After having such fun with Sarah’s spooky cube in the winter sun, I’ve been very frustrated that the only sunny days since have been 10° F colder and I haven’t been able to brave a ride on my bicycle without a specific destination. After riding to the grocery store on one of those cold sunny days, I walked around the corner to get the rising front image of the Glad Tiding Tabernacle. I thought the congregation had moved this summer, but it turned out they were just cleaning the sign.



In addition to the surprise with the pinhole placement, I learned numerous lessons in camera making and maybe pedagogy.

Making this camera and another after it, I discovered I had the film bay spacers just a hair too long on the redesigned templates. It's surprising how rigid cardboard can be when squeezing a film reel. Easily fixed on both, but I had to do repairs mid-roll on this 30mm in order to wind all the way to the end.
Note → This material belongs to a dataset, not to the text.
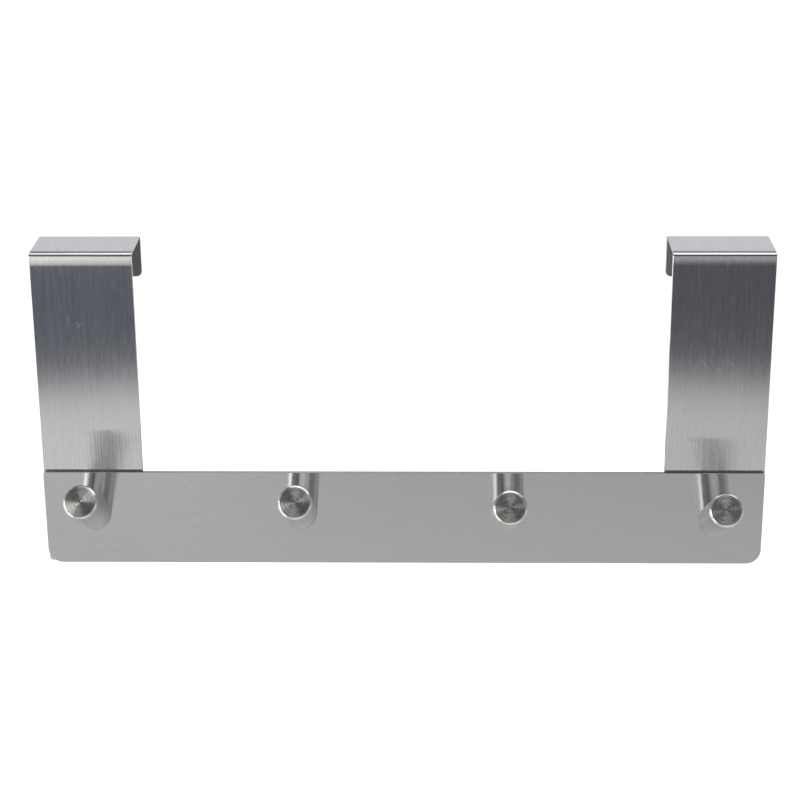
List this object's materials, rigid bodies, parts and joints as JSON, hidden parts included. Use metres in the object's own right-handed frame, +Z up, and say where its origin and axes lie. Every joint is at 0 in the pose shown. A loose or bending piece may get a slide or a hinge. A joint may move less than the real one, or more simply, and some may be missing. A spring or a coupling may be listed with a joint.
{
  "type": "over door hook",
  "caption": "Flat brushed steel rail with slanted round pegs, carried by folded steel straps that hook over the top edge of a door.",
  "frame": {"origin": "the door's top front edge, midway between the straps, in the pose in which the part hangs", "axes": "+X along the rail to the right as seen from the front, +Y into the door, +Z up; the pegs point to -Y and upwards"},
  "size_m": [0.36, 0.0769, 0.1625],
  "materials": {
    "rail_steel": "brushed along its length",
    "strap_steel": "brushed up and down, polished by the folds",
    "peg_steel": "turned, with a bright chamfer and fine rings on the end",
    "screw_steel": "plain"
  },
  "bodies": {
    "root": {"rail": "rail_steel", "strap_left": "strap_steel", "strap_right": "strap_steel", "peg_outer_left": "peg_steel", "peg_inner_left": "peg_steel", "peg_inner_right": "peg_steel", "peg_outer_right": "peg_steel", "fixing_screws": "screw_steel"}
  },
  "joints": []
}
A big change in the pedagogy of those classes next summer is maybe using black and white instead of color.  With the film, developing, making the automatic prints and scanning, the color was getting pretty expensive, and everybody kept spooking me that I wouldn't be able to come up with 24 rolls of 120 when I needed it. I never noticed any "out of stock" warnings with Arista.edu and Fomapan and there are about six other choices less expensive than Ektar 100. Black and white is also a bit of a mind twist for kids living with camera phones,

I was also concerned that the kids wouldn't really get to experience wet photography.  It's technically pretty interesting and I've always thought it useful to know as much as possible about your medium. I can't imagine turning an 11 year old loose in a darkroom trying to load any kind of film reel but I realized I could just load the reels before class. We could develop them together in the sink in the classroom. Using Caffenol for developer, we could pour it down the sink, retaining the fixer with a stern warning about heavy metal pollution. Since a 30 oz. tank takes two reels, they could work in pairs to agitate while I extol on the wonders of the reduction of a salt.
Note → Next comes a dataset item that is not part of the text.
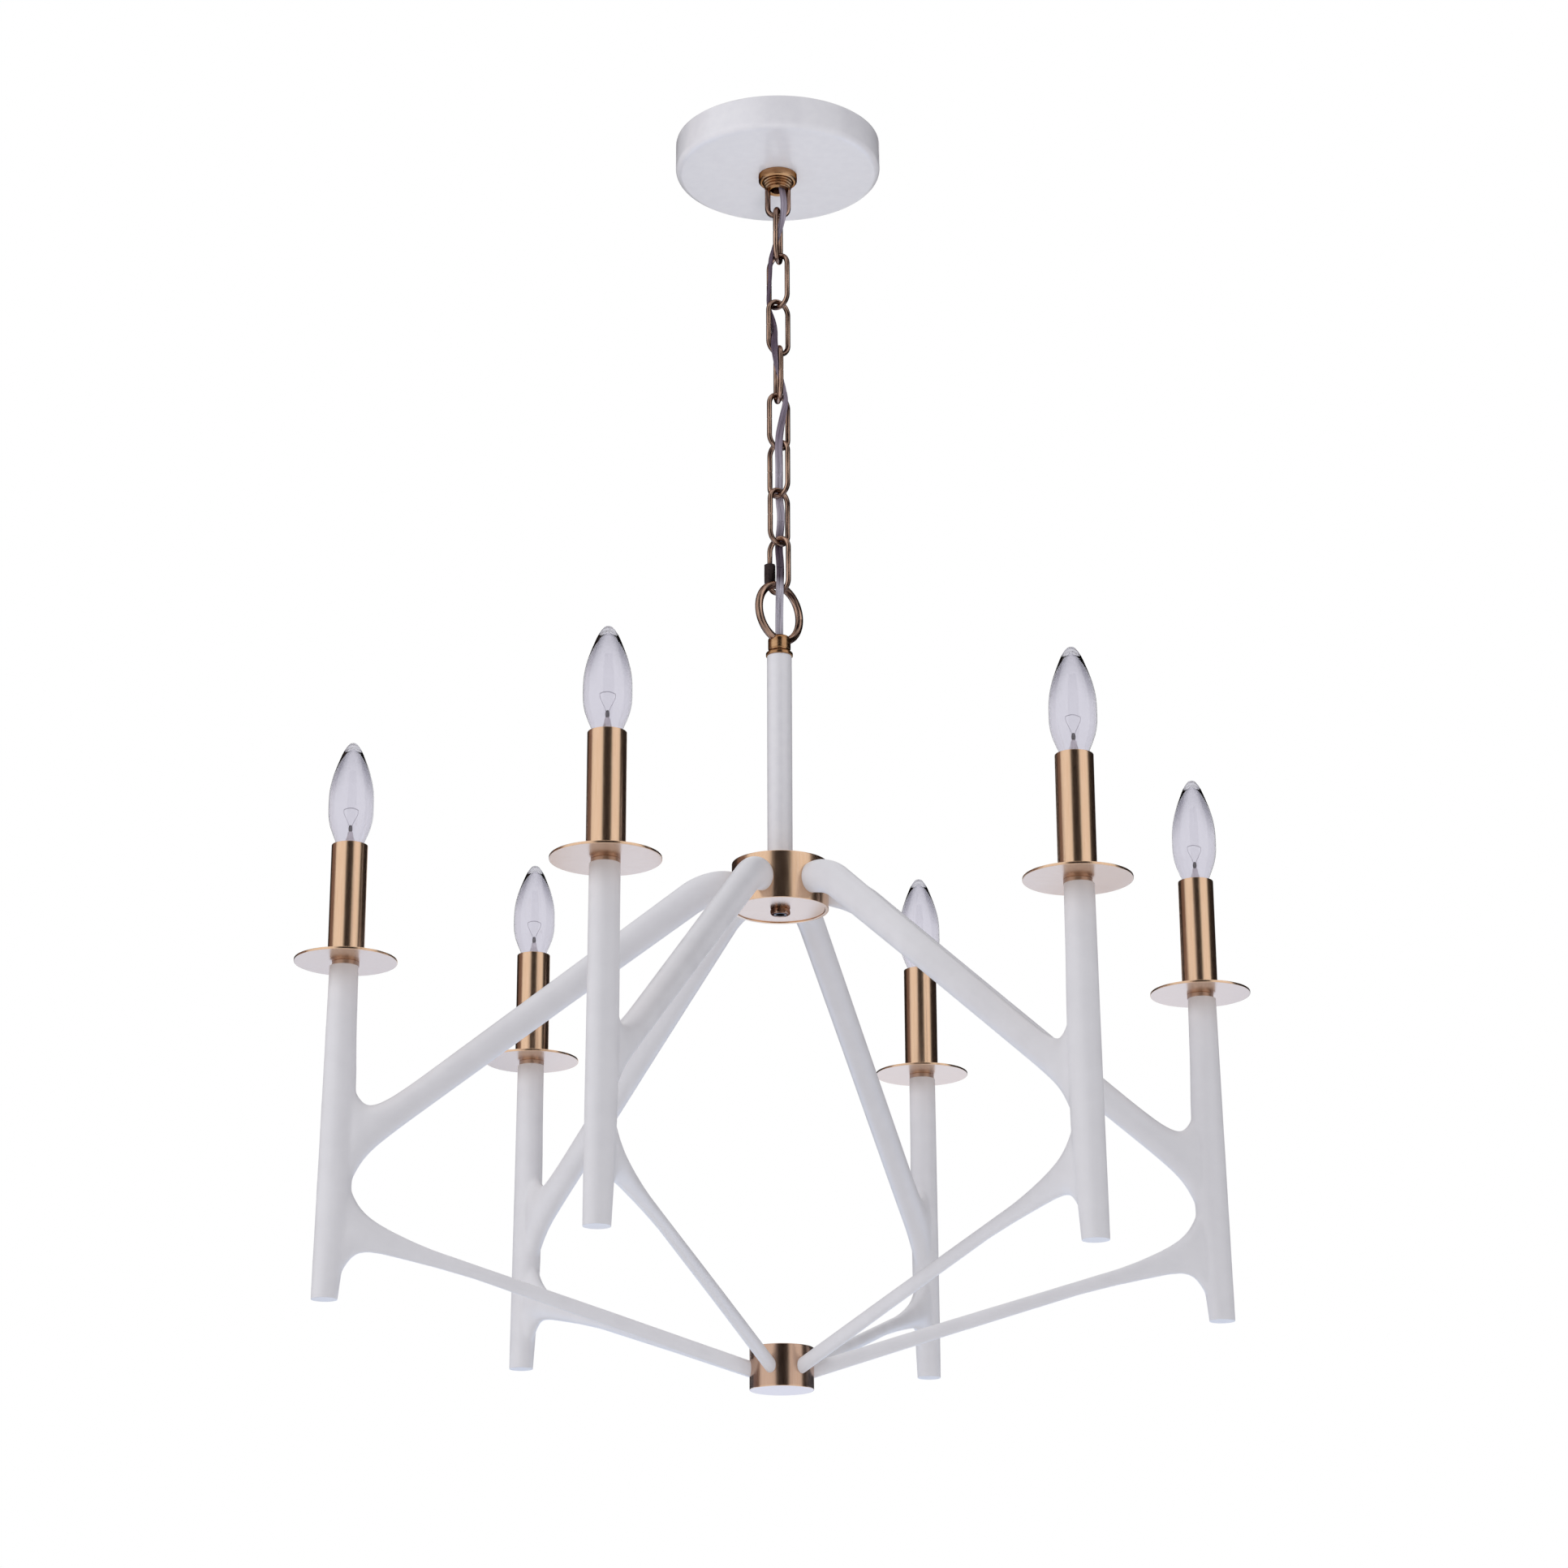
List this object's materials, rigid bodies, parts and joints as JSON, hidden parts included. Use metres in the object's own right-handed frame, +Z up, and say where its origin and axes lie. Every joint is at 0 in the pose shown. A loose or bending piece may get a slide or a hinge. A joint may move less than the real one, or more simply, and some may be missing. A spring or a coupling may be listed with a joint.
{
  "type": "chandelier",
  "caption": "White chandelier with branching cast arms, brass candle sleeves and clear torpedo bulbs, hung by a chain and lead from a round ceiling canopy.",
  "frame": {"origin": "on the ceiling plane, midway between the two outlet-box screws", "axes": "+Z up into the ceiling; +X along the crossbar, towards arm 1; +Y completes the right hand"},
  "size_m": [0.7118, 0.6264, 1.0009],
  "materials": {
    "white_paint": "satin white paint on a casting",
    "canopy_paint": "satin white paint",
    "brushed_brass": "brushed and lacquered",
    "aged_brass": "satin, slightly darker",
    "dark_steel": "blackened",
    "plated_steel": "zinc plated",
    "green_screw": "green",
    "socket_moulding": "moulded",
    "clear_glass": "clear",
    "cap_metal": "nickel plated",
    "clear_cord": "clear sheath over silver strands"
  },
  "bodies": {
    "mount": {"crossbar": "plated_steel", "box_screws": "plated_steel", "ground_screw": "green_screw", "canopy_nipple": "plated_steel", "nipple_locknuts": "plated_steel", "collar_loop": "aged_brass", "supply_cord": "clear_cord"},
    "canopy": {"canopy": "canopy_paint", "collar_ring": "aged_brass"},
    "link_1": {"chain_link_1": "aged_brass"},
    "link_2": {"chain_link_2": "aged_brass"},
    "link_3": {"chain_link_3": "aged_brass"},
    "link_4": {"chain_link_4": "aged_brass"},
    "link_5": {"chain_link_5": "aged_brass"},
    "link_6": {"chain_link_6": "aged_brass"},
    "link_7": {"chain_link_7": "aged_brass"},
    "quick_link": {"quick_link": "aged_brass"},
    "quick_link_nut": {"quick_link_nut": "dark_steel"},
    "fixture": {"hanging_ring": "aged_brass", "stem": "canopy_paint", "stem_pipe": "plated_steel", "upper_hub": "brushed_brass", "upper_hub_cover": "brushed_brass", "cover_nut": "brushed_brass", "lower_hub": "brushed_brass", "lower_hub_cap": "brushed_brass", "arm_screws": "plated_steel", "arm_1": "white_paint", "arm_2": "white_paint", "arm_3": "white_paint", "arm_4": "white_paint", "arm_5": "white_paint", "arm_6": "white_paint", "candle_collars": "brushed_brass", "candle_nipples": "plated_steel", "candle_discs": "brushed_brass", "candle_sleeves": "brushed_brass", "lamp_sockets": "socket_moulding"},
    "bulb_1": {"bulb_glass_1": "clear_glass", "bulb_base_1": "cap_metal"},
    "bulb_2": {"bulb_glass_2": "clear_glass", "bulb_base_2": "cap_metal"},
    "bulb_3": {"bulb_glass_3": "clear_glass", "bulb_base_3": "cap_metal"},
    "bulb_4": {"bulb_glass_4": "clear_glass", "bulb_base_4": "cap_metal"},
    "bulb_5": {"bulb_glass_5": "clear_glass", "bulb_base_5": "cap_metal"},
    "bulb_6": {"bulb_glass_6": "clear_glass", "bulb_base_6": "cap_metal"}
  },
  "joints": [
    {"name": "chain_joint_1", "type": "hinge", "parent": "mount", "child": "link_1", "pos_m": [0, 0, -0.062], "axis": [0.988, -0.1547, 0], "range_deg": [-35, 35], "deforming": ["supply_cord"]},
    {"name": "chain_joint_2", "type": "hinge", "parent": "link_1", "child": "link_2", "pos_m": [0, 0, -0.1019], "axis": [0.3567, 0.9342, 0], "range_deg": [-35, 35], "deforming": ["supply_cord"]},
    {"name": "chain_joint_3", "type": "hinge", "parent": "link_2", "child": "link_3", "pos_m": [0, 0, -0.142], "axis": [-0.6574, 0.7536, 0], "range_deg": [-35, 35], "deforming": ["supply_cord"]},
    {"name": "chain_joint_4", "type": "hinge", "parent": "link_3", "child": "link_4", "pos_m": [0, 0, -0.1821], "axis": [-0.8902, -0.4555, 0], "range_deg": [-35, 35], "deforming": ["supply_cord"]},
    {"name": "chain_joint_5", "type": "hinge", "parent": "link_4", "child": "link_5", "pos_m": [0, 0, -0.2222], "axis": [0.0541, -0.9985, 0], "range_deg": [-35, 35], "deforming": ["supply_cord"]},
    {"name": "chain_joint_6", "type": "hinge", "parent": "link_5", "child": "link_6", "pos_m": [0, 0, -0.2623], "axis": [0.8563, 0.5165, 0], "range_deg": [-35, 35], "deforming": ["supply_cord"]},
    {"name": "chain_joint_7", "type": "hinge", "parent": "link_6", "child": "link_7", "pos_m": [0, 0, -0.3024], "axis": [-0.6307, 0.776, 0], "range_deg": [-35, 35], "deforming": ["supply_cord"]},
    {"name": "chain_joint_8", "type": "hinge", "parent": "link_7", "child": "quick_link", "pos_m": [0, 0, -0.3425], "axis": [0.8181, 0.575, 0], "range_deg": [-35, 35], "deforming": ["supply_cord"]},
    {"name": "quick_nut_slide", "type": "slide", "parent": "quick_link", "child": "quick_link_nut", "axis": [0, 0, 1], "range_m": [0, 0.009]},
    {"name": "fixture_hinge", "type": "hinge", "parent": "quick_link", "child": "fixture", "pos_m": [0, 0, -0.3826], "axis": [-0.6574, 0.7536, 0], "range_deg": [-35, 35], "deforming": ["supply_cord"]},
    {"name": "bulb_1_unscrew", "type": "slide", "parent": "fixture", "child": "bulb_1", "axis": [0, 0, 1], "range_m": [0, 0.012]},
    {"name": "bulb_2_unscrew", "type": "slide", "parent": "fixture", "child": "bulb_2", "axis": [0, 0, 1], "range_m": [0, 0.012]},
    {"name": "bulb_3_unscrew", "type": "slide", "parent": "fixture", "child": "bulb_3", "axis": [0, 0, 1], "range_m": [0, 0.012]},
    {"name": "bulb_4_unscrew", "type": "slide", "parent": "fixture", "child": "bulb_4", "axis": [0, 0, 1], "range_m": [0, 0.012]},
    {"name": "bulb_5_unscrew", "type": "slide", "parent": "fixture", "child": "bulb_5", "axis": [0, 0, 1], "range_m": [0, 0.012]},
    {"name": "bulb_6_unscrew", "type": "slide", "parent": "fixture", "child": "bulb_6", "axis": [0, 0, 1], "range_m": [0, 0.012]},
    {"name": "canopy_drop", "type": "slide", "parent": "mount", "child": "canopy", "axis": [0, 0, -1], "range_m": [0, 0.02], "deforming": ["supply_cord"]}
  ]
}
I maybe could borrow six 120 reels and three 30 oz. tanks. If I could they might be old-style stainless steel reels. 

I started to look how much tanks and reels cost and found two stainless reels and a tank for half as much as anything else I'd seen, coincidentally from the pinhole-evangelists at Blue Moon Camera in Portland.

Since we've lived in this house, I've developed film on a Yankee Clipper Roll Film Tank. 

I now have enough to develop three rolls of film at once, half-way to what I need.



The Yankee Tank was with the darkroom equipment that came with the house. I still have the box but it's in pretty bad shape. I remember these being dismissed as low quality by the grad school faculty but I've never had any trouble with it. You can still buy them. 



I just noticed on the bottom it's labeled Windman Brothers. 



I'm going have to load as many as six rolls in an hour over a lunch break. I hadn't loaded 120 film on a stainless reel for 40 years but I got it right the first time!

We also need to make positives. Sorry printmakers, it's just impossible to be wet about this. I hope to do a group portrait on paper and develop and contact print it in front of them in the supply closet.

I'm getting familiar with digital camera capture of negatives. I'll have Sarah's Nikon D750 with the Micro Nikkor 55mm f2.8, and the museum has that vlogger's favorite, a Sony A7 with a lens that might focus that close. I did all these negatives with the D750. I haven't quite learned to get the best negative possible but it's within editable range. 

They'll have iPads to edit on. I think I've found a free app that captures and reverses a negative with the iPad camera. That would allow them all to work on capturing negatives at the same time and we wouldn't have to mess with transfering everyone's images onto their iPad.

We should be able to make big prints on a color printer.

I'd appreciate any input on any of this.

The pinhole pictures are done with T-Max 100 semistand developed in Rodinal 1:100.